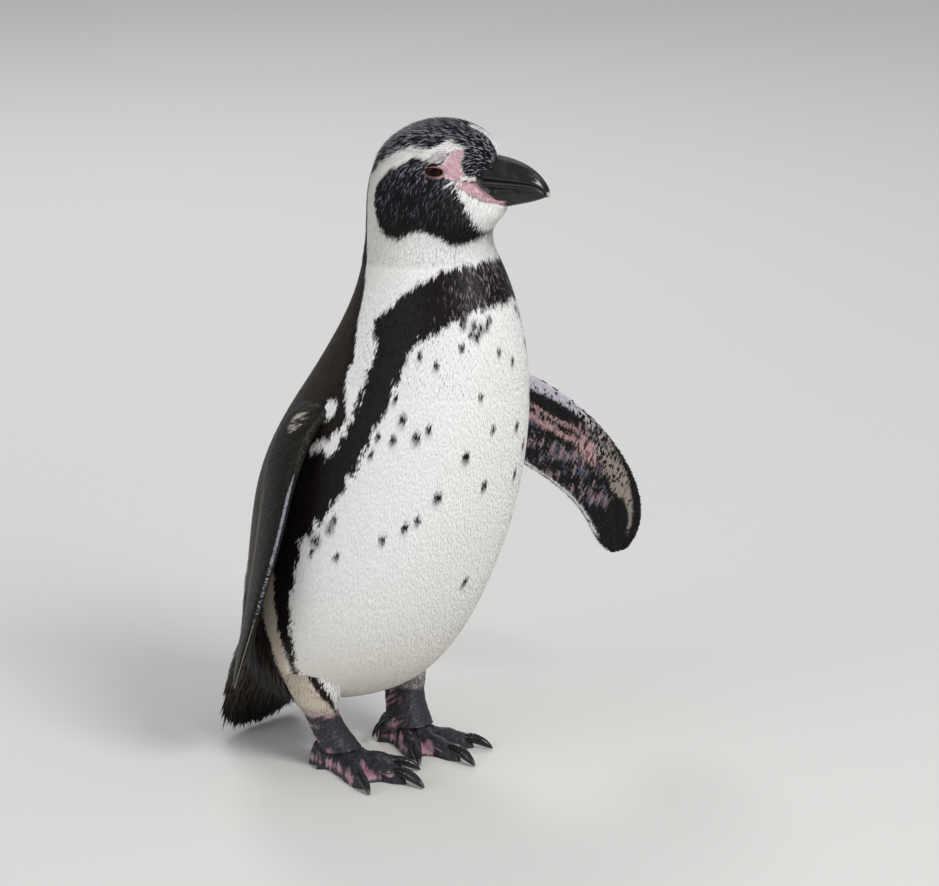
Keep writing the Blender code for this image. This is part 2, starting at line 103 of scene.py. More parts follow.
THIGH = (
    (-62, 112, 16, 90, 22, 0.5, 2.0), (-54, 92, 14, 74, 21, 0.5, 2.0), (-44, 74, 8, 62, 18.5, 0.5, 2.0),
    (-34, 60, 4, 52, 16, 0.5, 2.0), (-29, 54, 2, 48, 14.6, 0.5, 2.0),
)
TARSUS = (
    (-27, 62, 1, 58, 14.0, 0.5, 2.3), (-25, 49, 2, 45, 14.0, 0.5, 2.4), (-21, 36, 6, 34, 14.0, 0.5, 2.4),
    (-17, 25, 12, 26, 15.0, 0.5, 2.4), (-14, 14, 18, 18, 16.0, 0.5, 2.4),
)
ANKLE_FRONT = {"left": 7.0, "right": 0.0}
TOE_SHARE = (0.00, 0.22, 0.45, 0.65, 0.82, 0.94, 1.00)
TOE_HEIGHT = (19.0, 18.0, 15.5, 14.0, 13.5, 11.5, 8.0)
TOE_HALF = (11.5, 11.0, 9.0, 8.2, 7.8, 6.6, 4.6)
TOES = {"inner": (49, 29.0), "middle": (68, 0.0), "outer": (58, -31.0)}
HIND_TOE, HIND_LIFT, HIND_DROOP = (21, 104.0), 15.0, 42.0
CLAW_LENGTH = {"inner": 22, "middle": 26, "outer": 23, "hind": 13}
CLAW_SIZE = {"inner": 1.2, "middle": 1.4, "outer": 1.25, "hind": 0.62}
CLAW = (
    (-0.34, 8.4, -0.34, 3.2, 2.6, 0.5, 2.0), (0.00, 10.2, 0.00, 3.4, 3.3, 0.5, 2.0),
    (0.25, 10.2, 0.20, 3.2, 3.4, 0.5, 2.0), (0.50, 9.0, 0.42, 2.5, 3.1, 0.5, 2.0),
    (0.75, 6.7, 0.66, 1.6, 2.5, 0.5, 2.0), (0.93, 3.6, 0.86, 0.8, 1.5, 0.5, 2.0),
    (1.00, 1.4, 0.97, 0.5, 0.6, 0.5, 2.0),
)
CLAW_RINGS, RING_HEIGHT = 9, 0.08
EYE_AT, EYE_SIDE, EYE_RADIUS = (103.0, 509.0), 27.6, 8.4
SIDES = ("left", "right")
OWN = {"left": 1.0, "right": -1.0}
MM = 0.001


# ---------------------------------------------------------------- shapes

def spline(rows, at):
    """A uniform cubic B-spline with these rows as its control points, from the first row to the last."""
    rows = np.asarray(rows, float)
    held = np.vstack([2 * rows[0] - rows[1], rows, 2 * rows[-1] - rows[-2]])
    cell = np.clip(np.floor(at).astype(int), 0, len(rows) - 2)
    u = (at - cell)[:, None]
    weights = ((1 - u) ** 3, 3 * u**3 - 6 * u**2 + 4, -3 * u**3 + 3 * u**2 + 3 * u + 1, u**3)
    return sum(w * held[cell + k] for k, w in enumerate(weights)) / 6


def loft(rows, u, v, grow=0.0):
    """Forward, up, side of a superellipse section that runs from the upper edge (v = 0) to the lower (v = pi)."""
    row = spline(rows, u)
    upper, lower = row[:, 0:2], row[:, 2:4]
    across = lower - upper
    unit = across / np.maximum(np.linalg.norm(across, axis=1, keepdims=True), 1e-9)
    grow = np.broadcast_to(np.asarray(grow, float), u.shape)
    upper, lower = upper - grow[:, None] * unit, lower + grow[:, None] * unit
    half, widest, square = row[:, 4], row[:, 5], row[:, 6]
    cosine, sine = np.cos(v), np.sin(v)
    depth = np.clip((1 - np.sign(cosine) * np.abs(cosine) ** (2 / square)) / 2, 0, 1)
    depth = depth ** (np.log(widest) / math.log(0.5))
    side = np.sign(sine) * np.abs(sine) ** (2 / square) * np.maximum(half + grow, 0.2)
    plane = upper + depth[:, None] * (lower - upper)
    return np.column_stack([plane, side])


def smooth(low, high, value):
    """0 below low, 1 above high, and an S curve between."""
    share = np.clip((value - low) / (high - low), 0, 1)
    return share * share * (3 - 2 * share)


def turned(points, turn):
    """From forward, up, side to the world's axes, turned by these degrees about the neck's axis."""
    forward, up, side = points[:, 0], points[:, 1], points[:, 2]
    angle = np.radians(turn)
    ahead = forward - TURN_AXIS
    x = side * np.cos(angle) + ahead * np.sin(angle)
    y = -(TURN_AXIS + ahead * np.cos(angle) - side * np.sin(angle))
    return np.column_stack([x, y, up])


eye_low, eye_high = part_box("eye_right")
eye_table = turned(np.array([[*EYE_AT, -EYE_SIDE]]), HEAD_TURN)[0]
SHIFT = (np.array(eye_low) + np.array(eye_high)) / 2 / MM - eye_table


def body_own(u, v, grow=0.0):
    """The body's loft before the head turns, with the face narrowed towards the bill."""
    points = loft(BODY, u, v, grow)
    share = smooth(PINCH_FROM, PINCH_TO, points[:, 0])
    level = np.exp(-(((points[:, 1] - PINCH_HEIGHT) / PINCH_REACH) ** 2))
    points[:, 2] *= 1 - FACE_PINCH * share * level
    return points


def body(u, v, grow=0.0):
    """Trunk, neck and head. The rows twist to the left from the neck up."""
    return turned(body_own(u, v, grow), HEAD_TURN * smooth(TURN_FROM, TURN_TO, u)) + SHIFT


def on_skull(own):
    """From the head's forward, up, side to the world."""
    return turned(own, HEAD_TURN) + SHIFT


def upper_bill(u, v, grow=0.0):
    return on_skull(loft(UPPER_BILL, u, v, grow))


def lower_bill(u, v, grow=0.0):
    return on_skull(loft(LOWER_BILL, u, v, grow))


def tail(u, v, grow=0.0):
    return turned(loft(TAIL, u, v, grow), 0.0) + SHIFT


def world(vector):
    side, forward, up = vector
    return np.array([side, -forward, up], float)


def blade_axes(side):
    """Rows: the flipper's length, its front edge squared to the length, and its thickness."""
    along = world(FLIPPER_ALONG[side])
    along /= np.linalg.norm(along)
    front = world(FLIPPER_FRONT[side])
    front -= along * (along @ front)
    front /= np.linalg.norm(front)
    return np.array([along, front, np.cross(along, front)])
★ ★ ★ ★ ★
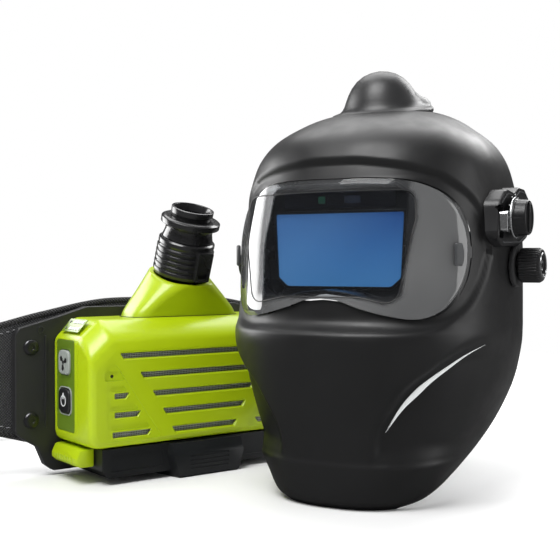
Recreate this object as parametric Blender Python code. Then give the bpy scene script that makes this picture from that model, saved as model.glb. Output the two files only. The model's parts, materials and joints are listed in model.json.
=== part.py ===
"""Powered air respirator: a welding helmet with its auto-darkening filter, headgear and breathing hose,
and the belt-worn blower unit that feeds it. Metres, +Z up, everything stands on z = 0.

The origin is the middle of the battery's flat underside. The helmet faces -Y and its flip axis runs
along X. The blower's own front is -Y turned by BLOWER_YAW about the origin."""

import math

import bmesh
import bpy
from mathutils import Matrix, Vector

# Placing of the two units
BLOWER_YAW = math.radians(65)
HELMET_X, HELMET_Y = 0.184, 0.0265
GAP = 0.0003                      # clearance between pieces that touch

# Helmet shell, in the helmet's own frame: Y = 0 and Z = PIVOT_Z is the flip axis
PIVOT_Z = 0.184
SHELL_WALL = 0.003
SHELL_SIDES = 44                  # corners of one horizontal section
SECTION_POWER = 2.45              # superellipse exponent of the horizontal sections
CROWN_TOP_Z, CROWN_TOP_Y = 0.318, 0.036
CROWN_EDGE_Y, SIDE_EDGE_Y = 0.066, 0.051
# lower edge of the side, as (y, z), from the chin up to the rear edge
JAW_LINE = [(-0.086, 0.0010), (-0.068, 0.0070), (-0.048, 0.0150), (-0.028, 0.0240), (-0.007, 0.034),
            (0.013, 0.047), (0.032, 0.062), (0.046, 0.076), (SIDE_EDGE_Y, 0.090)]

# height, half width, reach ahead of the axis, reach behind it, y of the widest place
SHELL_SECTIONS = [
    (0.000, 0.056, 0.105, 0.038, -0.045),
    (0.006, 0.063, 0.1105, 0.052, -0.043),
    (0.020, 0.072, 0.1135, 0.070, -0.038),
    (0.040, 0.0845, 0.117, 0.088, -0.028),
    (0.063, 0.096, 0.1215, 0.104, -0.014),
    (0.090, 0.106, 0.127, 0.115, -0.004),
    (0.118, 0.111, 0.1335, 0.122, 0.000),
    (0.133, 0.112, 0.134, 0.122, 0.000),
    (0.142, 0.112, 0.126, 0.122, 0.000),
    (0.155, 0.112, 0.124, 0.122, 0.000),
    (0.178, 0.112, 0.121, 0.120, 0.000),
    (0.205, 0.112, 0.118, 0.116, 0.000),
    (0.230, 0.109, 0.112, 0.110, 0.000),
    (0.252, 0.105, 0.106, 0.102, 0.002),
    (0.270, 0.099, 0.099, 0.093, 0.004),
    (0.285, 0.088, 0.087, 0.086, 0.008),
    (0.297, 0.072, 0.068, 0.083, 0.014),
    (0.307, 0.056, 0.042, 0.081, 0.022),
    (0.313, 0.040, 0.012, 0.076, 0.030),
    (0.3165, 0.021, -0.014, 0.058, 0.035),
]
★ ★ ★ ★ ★
* TASK STATEMENT
In the listing above, locate the line containing "Recreate this object" and the line containing "import math". Transcribe those two lines and everything between them, exactly as written.

* ANSWER IN FULL
Recreate this object as parametric Blender Python code. Then give the bpy scene script that makes this picture from that model, saved as model.glb. Output the two files only. The model's parts, materials and joints are listed in model.json.
=== part.py ===
"""Powered air respirator: a welding helmet with its auto-darkening filter, headgear and breathing hose,
and the belt-worn blower unit that feeds it. Metres, +Z up, everything stands on z = 0.

The origin is the middle of the battery's flat underside. The helmet faces -Y and its flip axis runs
along X. The blower's own front is -Y turned by BLOWER_YAW about the origin."""

import math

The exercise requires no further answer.